Low Code Data Platform: Getting Started — (1/2)

Caesario Kisty
8 min readAug 31, 2023

--

The previous article shows that the Low Code Data Platform is developed to be an enabler for a decentralized data team so the data product value creation and delivery can be accelerated. This acceleration allows the business decision-making process to contend with other competitors more effectively, ultimately leading to better-informed decisions and improved competitiveness in the market.

Here, I will demonstrate the basic usage of the Low Code Data Platform. To facilitate this, three virtual machines have been set up to support the platform’s functionalities. One virtual machine is dedicated to hosting data governance tools, while the other two are allocated for data ingestion, transformation, and analytical tools used by different business units. All of these components have been made available in my GitHub repository. Simply clone the repository and follow the provided command instructions to get started.

git clone https://github.com/ktyptorio/low-code-data-platform.git

Let’s begin with the first virtual machine where we will deploy the data governance tool. This tool will be utilized and shared with both business units. In the context of “Low Code,” I evaluated various tools based on key aspects such as data discovery, data validation, data collaboration, and compatibility. After thorough consideration, found that Open Metadata best aligns with the requirements. However, from an abstract perspective, it is possible to explore other options that suit your specific needs. In this article, we will focus on the basic usage of Open Metadata, and a more detailed exploration of its features will be covered in subsequent articles.

Open Metadata

To get started with Open Metadata, you can simply follow its documentation. In my repository, I have wrapped up all the necessary tools to facilitate the deployment process. For Open Metadata, we can navigate to the low-code-data-platform/openmetadata directory to access the relevant resources and the docker-compose file.

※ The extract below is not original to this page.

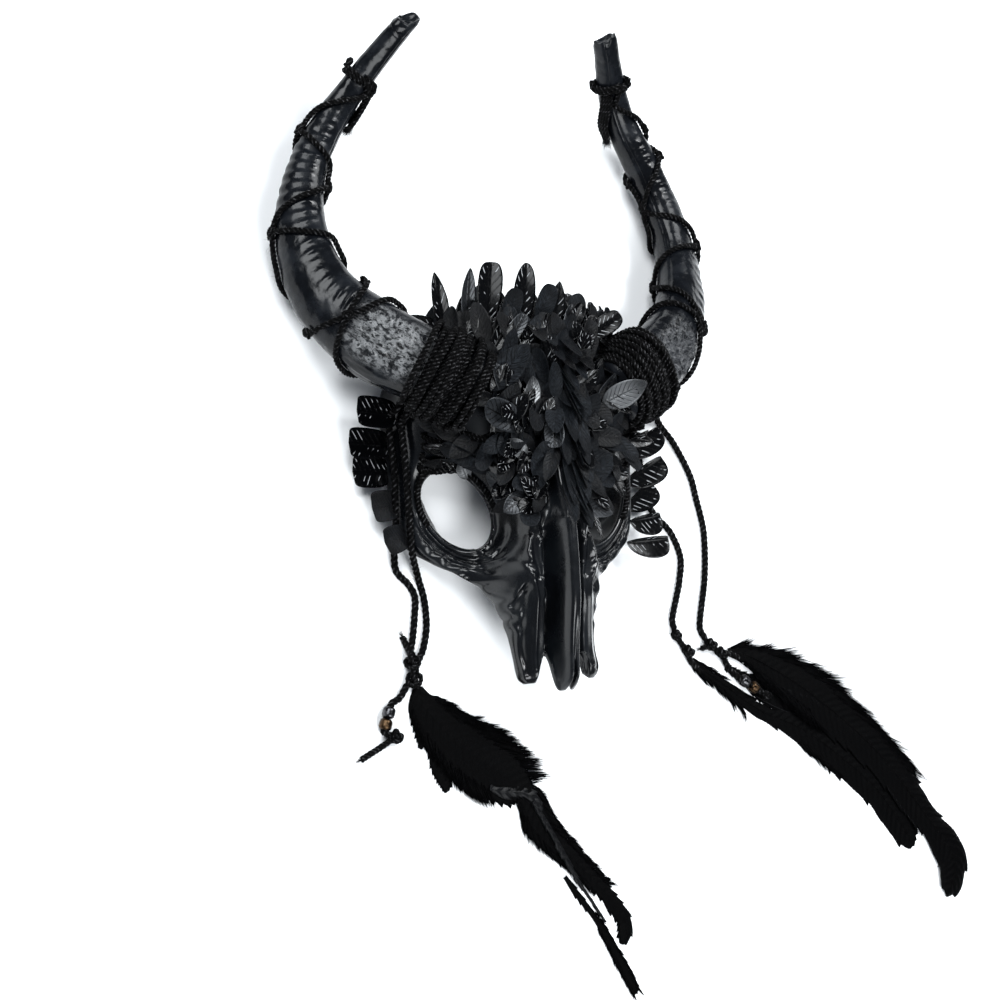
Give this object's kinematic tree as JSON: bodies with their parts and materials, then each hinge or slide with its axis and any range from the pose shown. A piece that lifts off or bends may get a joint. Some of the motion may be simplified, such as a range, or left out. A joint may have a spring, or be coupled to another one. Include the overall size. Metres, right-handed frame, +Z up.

Rename the .env.example file into .env and ensure to change the default credentials configuration. Once the .env file is properly configured, we can initiate the deployment process by executing the bash file that I have prepared.

cd low-code-data-platform

# install docker
sudo bash docker-install.sh

cd openmetadata
cp .env.example .env

# change the default credentials configurations

sudo bash open-metadata.sh --up

Once the deployment process is complete, we can access Open Metadata through the web browser on port 8585. The specific host address will depend on the machine you are using. In my case, I utilize Google Compute Engine via VPN, allowing access through its internal IP address from the browser. By default, the admin account is set with the username admin and password admin. To modify the username, we can change the configuration parameter AUTHORIZER_ADMIN_PRINCIPALS. Additionally, for added security, it is advisable to change the password after logging into Open Metadata.

Data Platform

Let’s proceed to set up the data platform for the business unit. Similar to the previous steps, begin by cloning the GitHub repository. This time, we will focus on the low-code-data-platform directory, where various activities will take place. Within the docker-compose.yaml file, we will find configurations for four essential tools that will be deployed simultaneously. These tools are:

  1. Airbyte: Used for data ingestion, allowing us to retrieve data from various sources and prepare it for analysis.
  2. Clickhouse and MinIO: These are utilized to store and manage the data products generated from the ingestion and transformation process.
  3. Metabase: This tool is responsible for data analysis and visualization, providing insights into our data in a user-friendly manner.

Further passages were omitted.